TO BE DONE — Return the first line, the line containing "silverLow=12.4, silverHigh=12.55)", and every line between them, exactly as they stand.
╭──
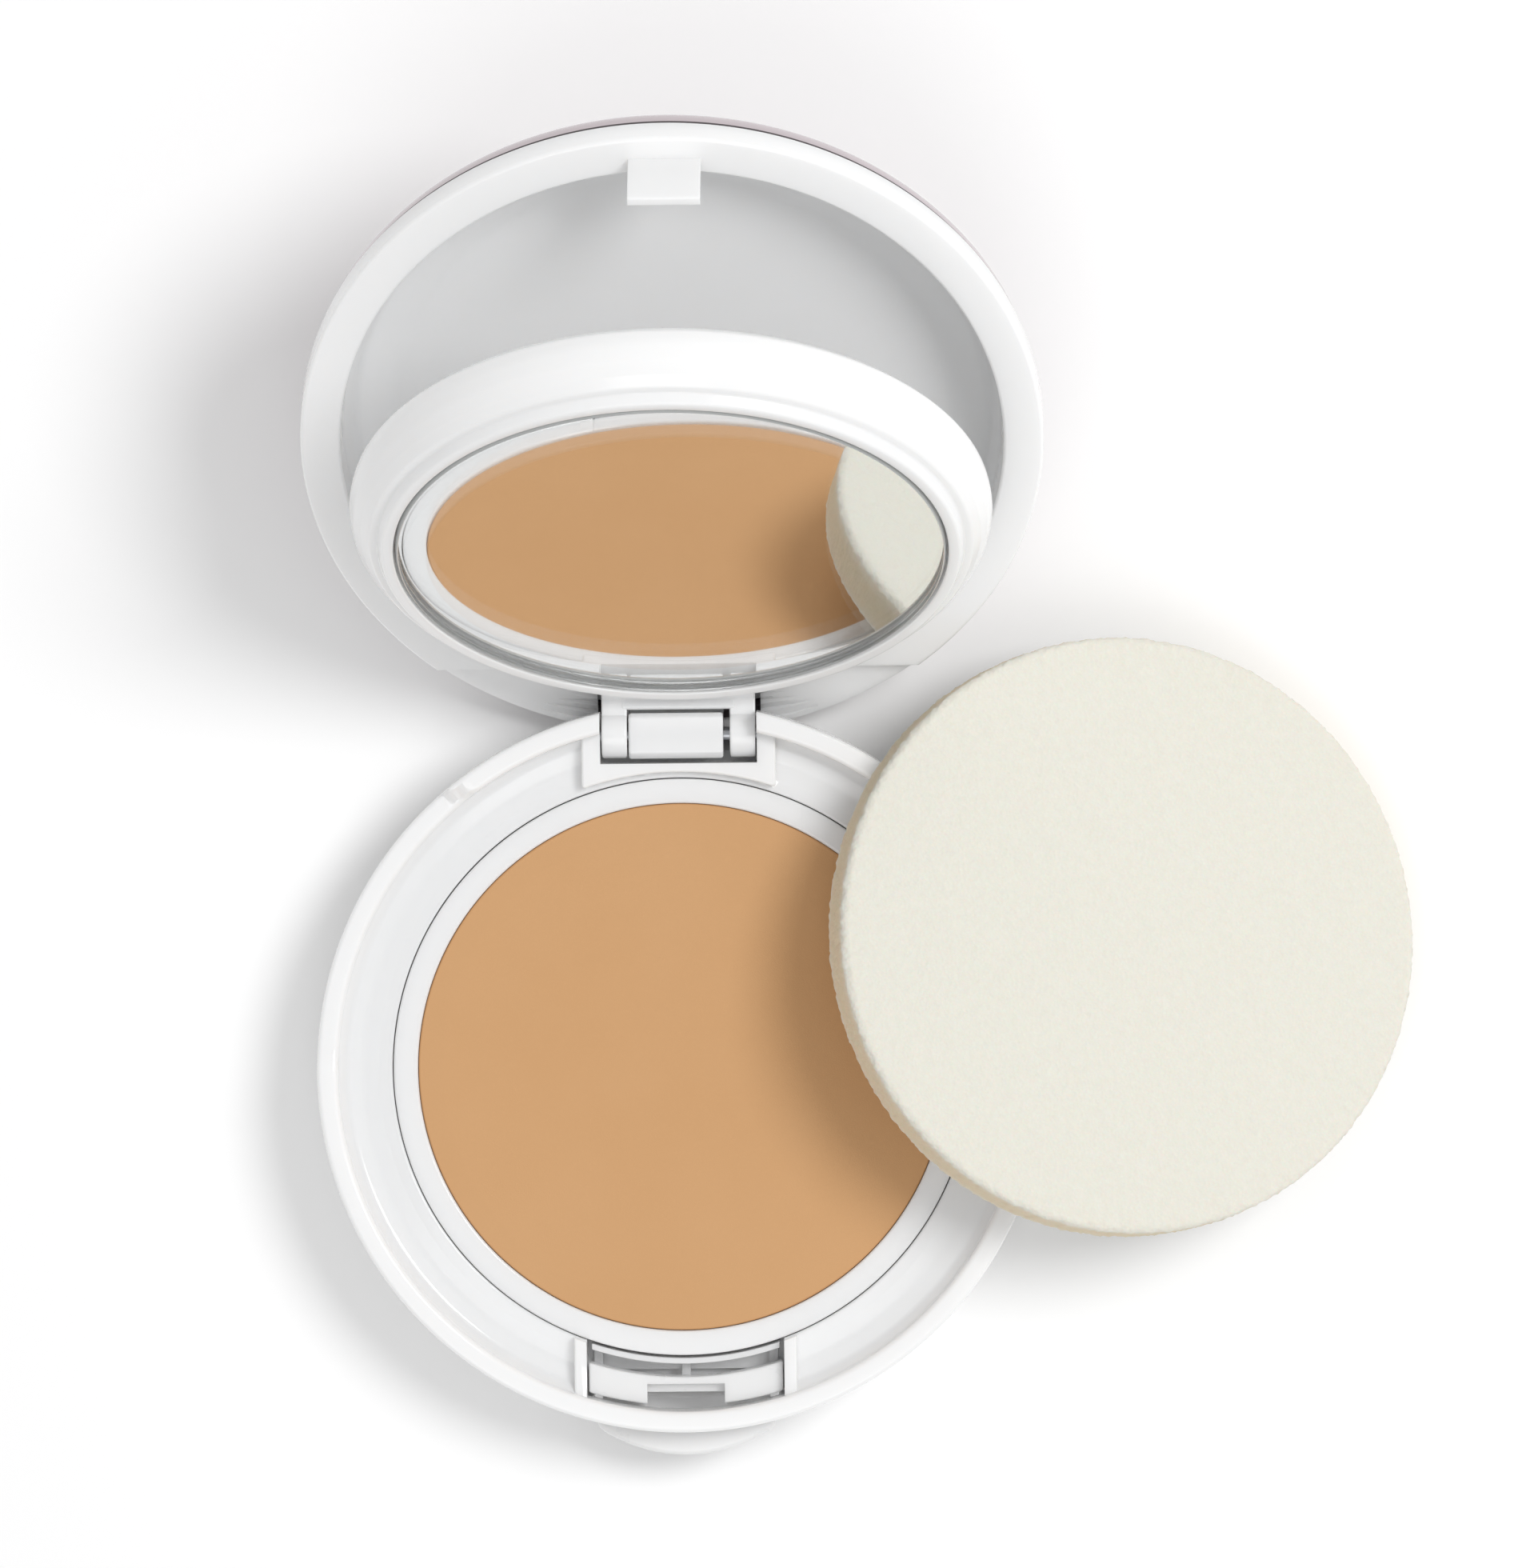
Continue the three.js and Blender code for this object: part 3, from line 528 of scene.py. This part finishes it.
# Centre knuckle, flat on top when the lid is open, and the arm to the lid's wall.
def makeArm():
    turn, back, height = math.radians(case["lidOpen"]), case["pinBack"], case["pinZ"]
    lying = [(-2.4, -0.8), (-2.4, 0.8), (-1.75, 1.65), (1.9, 1.65), (2.35, 0.7), (2.2, -1.1), (0.9, -2.3),
             (-1.2, -2.1)]
    shut = [(back + y * math.cos(turn) - z * math.sin(turn),
             height + y * math.sin(turn) + z * math.cos(turn), 0.3) for y, z in lying]
    knuckle = extruded("knuckle", shut, arms["reach"], "X", 0.3)
    plane = case["lidPlane"]
    arm = extruded("arm", [(back - 0.2, height + 1), (back + 2.3, height), (back + 2.3, plane + 2.7),
                           (back + 1.2, plane + 3.7), (back - 0.2, plane + 4.3)], arms["reach"], "X", 0.2)
    return combine(knuckle, arm, "UNION")


# Catch hook with a small nose on its inner face, rooted in the lid's rim.
def makeHook():
    tip, face, root = hook["tip"], hook["face"], case["lidPlane"] + 0.6
    outer, nose = face - hook["thick"], face + 0.35
    return extruded("hook", [(outer, root), (outer, tip, 0.25), (face, tip, 0.1), (nose, tip + 0.5, 0.1),
                             (nose, tip + 1.1, 0.1), (face, tip + 1.2), (face, root)],
                    (-hook["half"], hook["half"]), "X", 0.15)


makeCover()
makeLid()

print("flap")
flap = dict(face=10.5, radius=32.65, depth=7.5, shift=0.6, mirror=27.85, glass=1.8, silver=27.7,
            silverLow=12.4, silverHigh=12.55)


def makeFlap():
    r, face = flap["radius"], flap["face"]
    back = face + flap["depth"]
    made = spun("flap_moulding", [
        (0, face + 2.7), (28.1, face + 2.7, 0.1), (28.1, face, 0.2), (29.3, face, 0.35),
        (29.75, face + 1.15, 0.3), (30.55, face + 1.2, 0.5), (31.4, face + 2.2, 1.5), (32.2, face + 3.4, 2.0),
        (r, face + 5.2, 2.5), (r - 0.25, face + 6.6, 1.5), (r - 1.1, back, 0.6), (r - 2.0, back, 0.4),
        (r - 2.15, face + 5.0, 1.2), (r - 4.4, face + 3.9, 1.5), (0, face + 3.9)], 360, flap["shift"])
    combine(made, makeEars(), "UNION")
    combine(made, pinHole())
    return finished(made, "flap", ["flap_frame"], whitePlastic, 0.15, case["flapOpen"])


# Two ears round the pin and the plate that joins them to the flap's edge.
def makeEars():
    back, height, half = case["pinBack"], case["pinZ"], arms["plateHalf"]
    neck = [(-5.0, 2.9), (-2.6, 2.8), (-1.9, 1.2), (2.2, 0.5), (0.9, 2.2), (-1.6, 6.1), (-3.4, 6.1)]
    plate = [(-4.9, 2.9), (-2.6, 2.8), (-2.45, 1.95), (-1.95, 1.9), (-1.75, 2.3), (-2.6, 4.7), (-4.2, 4.7)]
    made = extruded("plate", [(back + y, height + z) for y, z in plate], (-half, half), "X", 0.15)
    circle = [(back + arms["earRadius"] * math.cos(math.radians(a)),
               height + arms["earRadius"] * math.sin(math.radians(a))) for a in range(0, 360, 6)]
    for x in ((-arms["earOuter"], -arms["earInner"]), (arms["earInner"], arms["earOuter"])):
        ear = combine(extruded("neck", [(back + y, height + z) for y, z in neck], x, "X", 0.2),
                      extruded("ear", circle, x, "X", 0.25), "UNION")
        combine(made, ear, "UNION")
    return made


# Disc with a narrow ground edge; only the edge is frosted.
def makeGlass():
    r, face, thick, grind = flap["mirror"], flap["face"], flap["glass"], 0.25
    made = spun("mirror_pane", [
        (0, face + 0.05), (r - grind, face + 0.05), (r, face + 0.3), (r, face + thick - grind),
        (r - grind, face + thick), (0, face + thick)], 360, flap["shift"])
    finished(made, "flap", ["mirror_glass"], glass, 0, case["flapOpen"], False)
    made.data.materials.append(groundGlass)
    pin = Vector((0, case["pinBack"], case["pinZ"])) * mm
    normal = Matrix.Rotation(-math.radians(case["flapOpen"]), 3, "X") @ Vector((0, 0, 1))
    for side in made.data.polygons:
        flat = abs(side.normal.dot(normal)) > 0.98
        side.material_index = 0 if flat else 1
        side.use_smooth = not flat
    return made


makeFlap()
makeGlass()
backing = spun("mirror_backing", [
    (0, flap["silverLow"]), (flap["silver"], flap["silverLow"]), (flap["silver"], flap["silverHigh"]),
    (0, flap["silverHigh"])], 360, flap["shift"])
finished(backing, "flap", ["mirror_silver"], silver, 0, case["flapOpen"], False)

print("sponge")
puff = dict(radius=31.0, thick=5.6, edge=1.3, heading=30.0, across=-11.4, along=46.4, lean=0.65, relief=0.06,
            fray=0.16, cell=0.5, faceCell=2.6, ring=0.75)


# Foam disc that leans from the table over the rim, its worn edge rougher than its faces.
def makeSponge():
    half, r = puff["thick"] / 2, puff["radius"]
    tilt = 0.2
    for _ in range(20):
        far = puff["along"] + r * math.cos(tilt) - half * math.sin(tilt)
        tilt = math.atan2(case["height"] - rim["dip"] + puff["lean"], far - case["radius"])
    rings = [i * puff["ring"] for i in range(int((r - puff["edge"]) / puff["ring"]))]
    sides = [(r, -half + puff["edge"] + (puff["thick"] - 2 * puff["edge"]) * k / 8) for k in range(1, 8)]
    made = spun("sponge_puff", [*[(x, -half) for x in rings], (r, -half, puff["edge"]), *sides,
                                (r, half, puff["edge"]), *[(x, half) for x in rings[::-1]]], 640)
    # Mask for the darker tan tint on the side wall, below the rounded edges.
    grain = made.data.attributes.new("sideTint", "FLOAT", "POINT")
    for i, dot in enumerate(made.data.vertices):
        out = math.hypot(dot.co.x, dot.co.y) / mm
        grain.data[i].value = ease((out - r + 1.0) / 0.5) * ease((half - 0.45 - abs(dot.co.z) / mm) / 0.6)
    made.data.update()
    normals = [dot.normal.copy() for dot in made.data.vertices]
    for dot, normal in zip(made.data.vertices, normals):
        share = ease((math.hypot(dot.co.x, dot.co.y) / mm - r + 1.6) / 1.2)
        worn = dot.co / (puff["cell"] * mm)
        uneven = noise.noise(dot.co / (puff["faceCell"] * mm)) * puff["relief"] * (1 - share)
        lift = uneven + (noise.noise(worn) + 0.5 * noise.noise(worn * 2.3)) * puff["fray"] * share
        dot.co += normal * lift * mm
    place = Vector((puff["along"], puff["across"],
                    (far - puff["along"]) * math.tan(tilt) + half / math.cos(tilt) + puff["lean"] / 2)) * mm
    made.data.transform(Matrix.Rotation(math.radians(puff["heading"]), 4, "Z") @ Matrix.Translation(place)
                        @ Matrix.Rotation(tilt, 4, "Y"))
    finished(made, "sponge", ["sponge"], foam)
    return made


makeSponge()

# The pan and both tapes are hidden, so their plain solids stay and only take a material.
for node, material in (("makeup_pan", aluminium), ("pan_adhesive", foamTape), ("mirror_tape", foamTape)):
    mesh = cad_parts[node].data
    mesh.materials.clear()
    mesh.materials.append(material)

print("studio")
studio = dict(sky=0.62, aim=(0, 0.03, 0),
              key=dict(place=(0.5, 0.28, 0.85), size=0.4, power=4.7),
              fill=dict(place=(-0.1, -0.65, 1.4), size=0.9, power=3.0))
view = dict(lens=224.08, place=(0.02124, 0.07671, 1.02383), turn=(-2.676, 0.713, -0.608))
bpy.ops.mesh.primitive_plane_add(size=4)
floor = bpy.context.object
floor.name = "floor"
paper, _, _ = newMaterial("paper_backdrop", Base_Color=linear("FAFAFA"), Roughness=0.9)
floor.data.materials.append(paper)

world = bpy.data.worlds.new("studio")
world.use_nodes = True
world.node_tree.nodes["Background"].inputs["Color"].default_value = (1, 1, 1, 1)
world.node_tree.nodes["Background"].inputs["Strength"].default_value = studio["sky"]
bpy.context.scene.world = world
bpy.context.scene.view_settings.view_transform = "Standard"

for name in ("key", "fill"):
    box = studio[name]
    data = bpy.data.lights.new(name, "AREA")
    data.shape = "DISK"
    data.size = box["size"]
    data.energy = box["power"]
    lamp = bpy.data.objects.new(name, data)
    bpy.context.scene.collection.objects.link(lamp)
    lamp.location = box["place"]
    lamp.rotation_euler = (Vector(box["place"]) - Vector(studio["aim"])).to_track_quat("Z", "Y").to_euler()

camera = bpy.data.objects.new("camera", bpy.data.cameras.new("camera"))
bpy.context.scene.collection.objects.link(camera)
camera.data.sensor_fit = "AUTO"
camera.data.sensor_width = 36
camera.data.lens = view["lens"]
camera.data.clip_start, camera.data.clip_end = 0.05, 10
camera.location = view["place"]
camera.rotation_mode = "YXZ"
camera.rotation_euler = [math.radians(degrees) for degrees in view["turn"]]
bpy.context.scene.camera = camera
╰──
RESULT OF THIS EXERCISE —
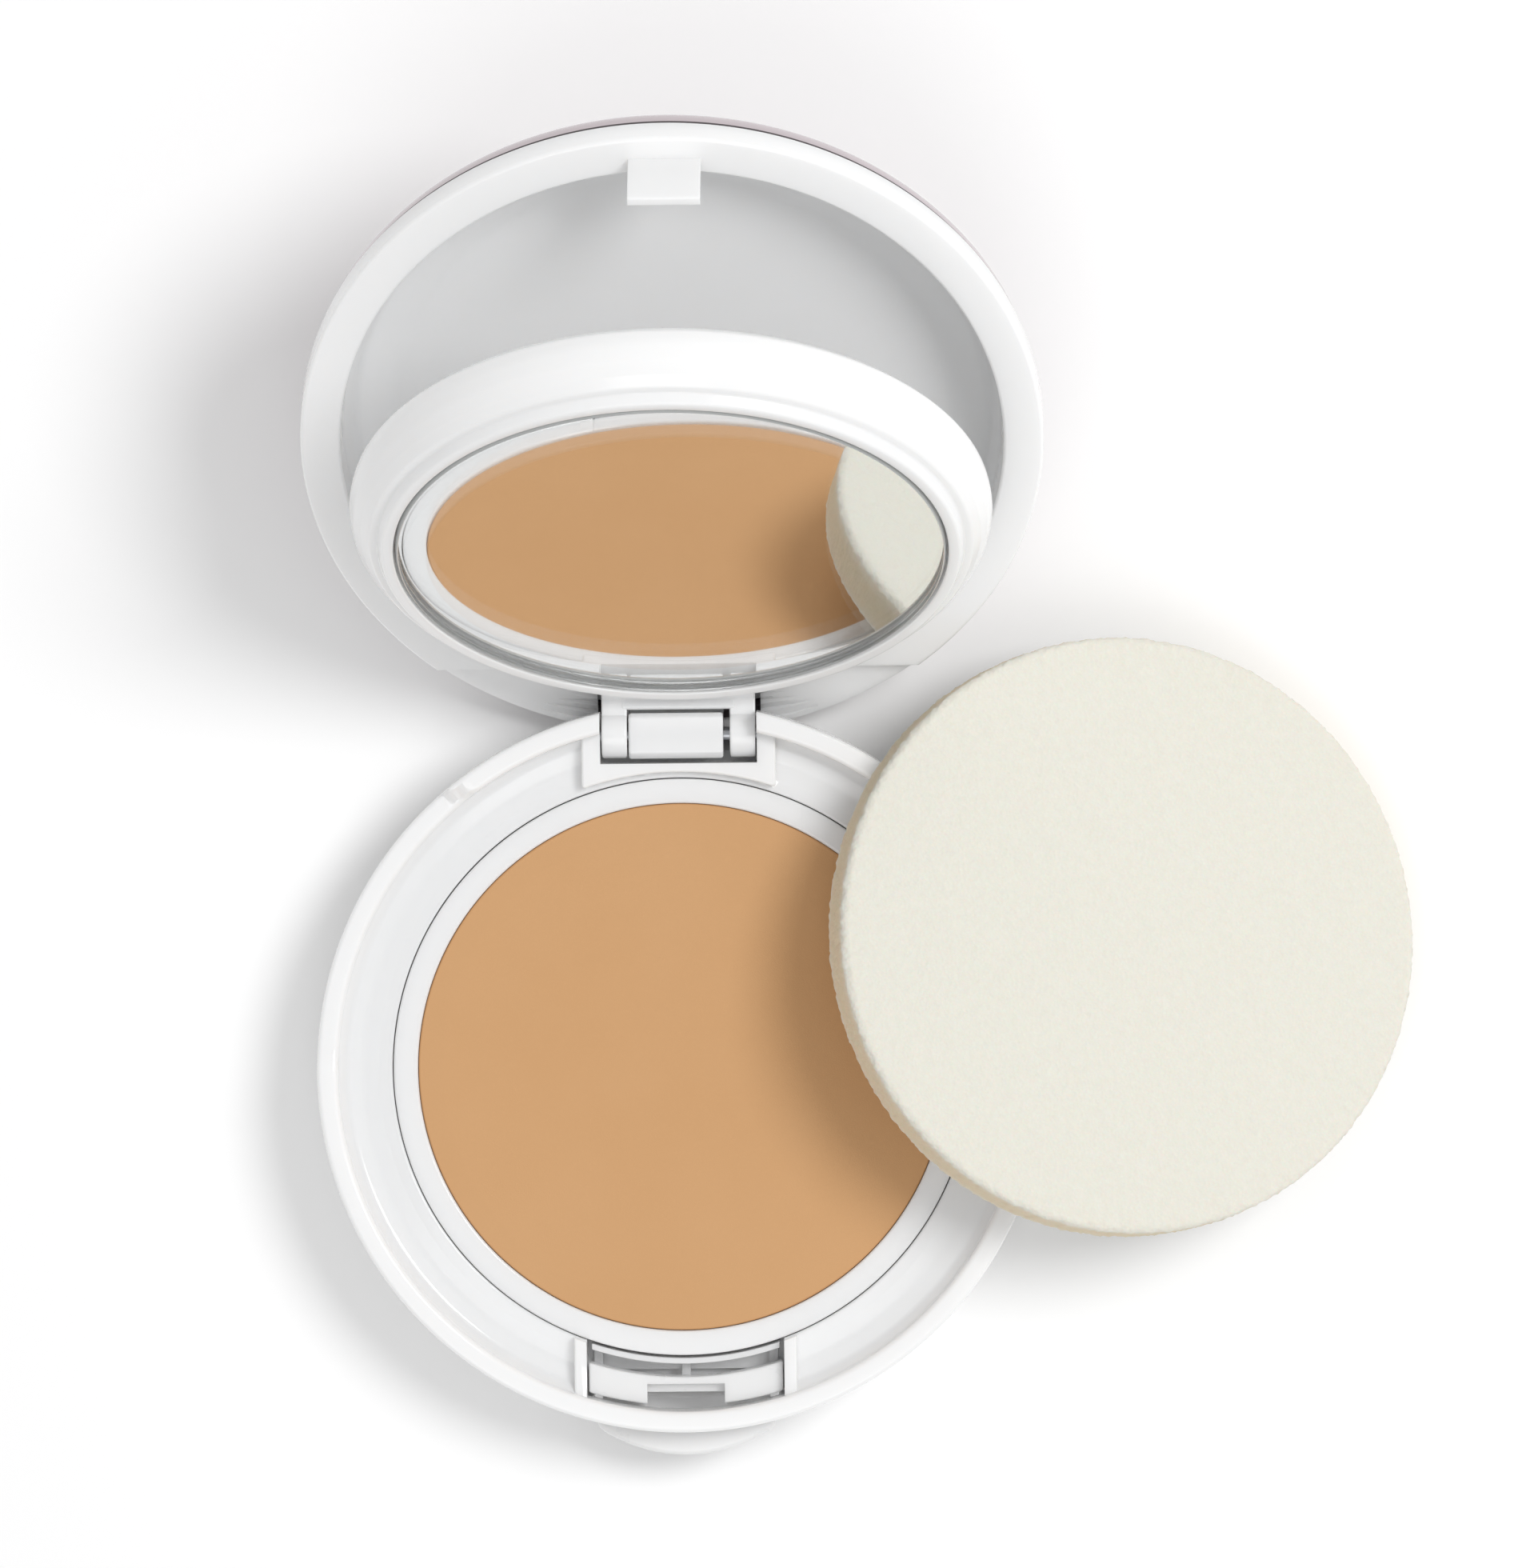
Continue the three.js and Blender code for this object: part 3, from line 528 of scene.py. This part finishes it.
# Centre knuckle, flat on top when the lid is open, and the arm to the lid's wall.
def makeArm():
    turn, back, height = math.radians(case["lidOpen"]), case["pinBack"], case["pinZ"]
    lying = [(-2.4, -0.8), (-2.4, 0.8), (-1.75, 1.65), (1.9, 1.65), (2.35, 0.7), (2.2, -1.1), (0.9, -2.3),
             (-1.2, -2.1)]
    shut = [(back + y * math.cos(turn) - z * math.sin(turn),
             height + y * math.sin(turn) + z * math.cos(turn), 0.3) for y, z in lying]
    knuckle = extruded("knuckle", shut, arms["reach"], "X", 0.3)
    plane = case["lidPlane"]
    arm = extruded("arm", [(back - 0.2, height + 1), (back + 2.3, height), (back + 2.3, plane + 2.7),
                           (back + 1.2, plane + 3.7), (back - 0.2, plane + 4.3)], arms["reach"], "X", 0.2)
    return combine(knuckle, arm, "UNION")


# Catch hook with a small nose on its inner face, rooted in the lid's rim.
def makeHook():
    tip, face, root = hook["tip"], hook["face"], case["lidPlane"] + 0.6
    outer, nose = face - hook["thick"], face + 0.35
    return extruded("hook", [(outer, root), (outer, tip, 0.25), (face, tip, 0.1), (nose, tip + 0.5, 0.1),
                             (nose, tip + 1.1, 0.1), (face, tip + 1.2), (face, root)],
                    (-hook["half"], hook["half"]), "X", 0.15)


makeCover()
makeLid()

print("flap")
flap = dict(face=10.5, radius=32.65, depth=7.5, shift=0.6, mirror=27.85, glass=1.8, silver=27.7,
            silverLow=12.4, silverHigh=12.55)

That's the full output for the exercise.